Miss L nodded at the power imbalance. It was possible, but I asked her to ask one question. Did she know I am disabled? If she did, then ableism is part of this, whether complicit or implicit. If she didn’t, then she failed in her pastoral role to Arty and in her actions to me. Either answer is bad.

The head then raised something I didn't know. This staff member never contacted a senior staff member to call me. I waited all day before sending my complaint in, I sought a fair process, but nothing happened. Miss L wasn’t happy. She praised me for my patience and how my experience as an ex-teacher helps them. I hold them to best practice. This was nice. I have always found it difficult to balance the role. I see what they should do, but as a parent, I see too much of what they are not doing.

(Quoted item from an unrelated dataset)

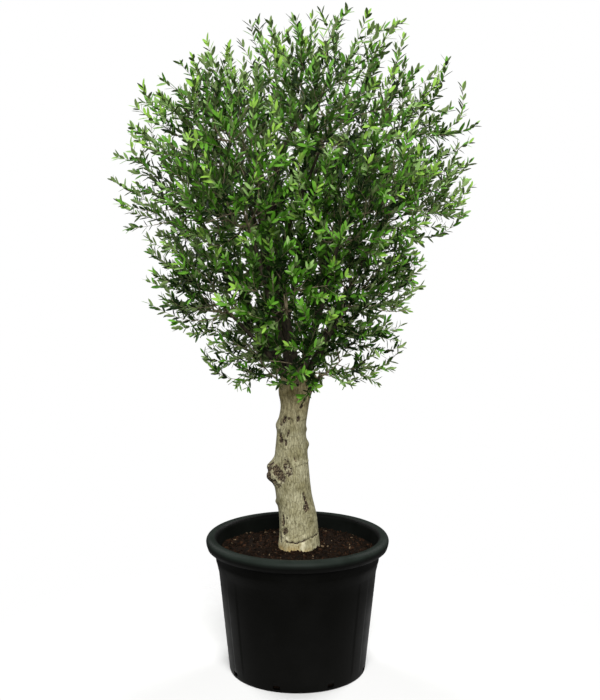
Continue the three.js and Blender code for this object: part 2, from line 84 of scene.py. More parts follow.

She was right. If Hannah answered, Arty would have had a detention. No one would know the staff member mishandled the situation and the phone call or that the policies and profiles were ignored. I, however, know what should happen and what was wrong. This allows them to improve.

So, what now?

I asked for specific outcomes. The staff member needs Disability‑informed training, policy training, pastoral training, and a review of how this was handled. I wasn’t seeking her to be sacked, but I asked for this to be recorded on her file. If it happens again, a pattern forms. Miss L agreed. She also wants to arrange another situation between her and me to see if things are handled better. I am weary. I also asked for all staff to be reminded of Arty’s profile. He’s a young carer and child who deals with my health. A bad day for me means a bad day for him. Staff should know this alongside his SEN profile and family history.

Miss L then surprised me.

She wants the staff member to write a written apology. The type of apology that they expect from a child when they have done wrong. She also wants to use the call recording in staff training and address and shine a light on the wider issue of rushed calls that create unhealthy conflict.

Half term has passed. I expect the written apology, transcript, and a way forward to be here soon. When it arrives, I will update you. For now, this was a productive and positive school meeting.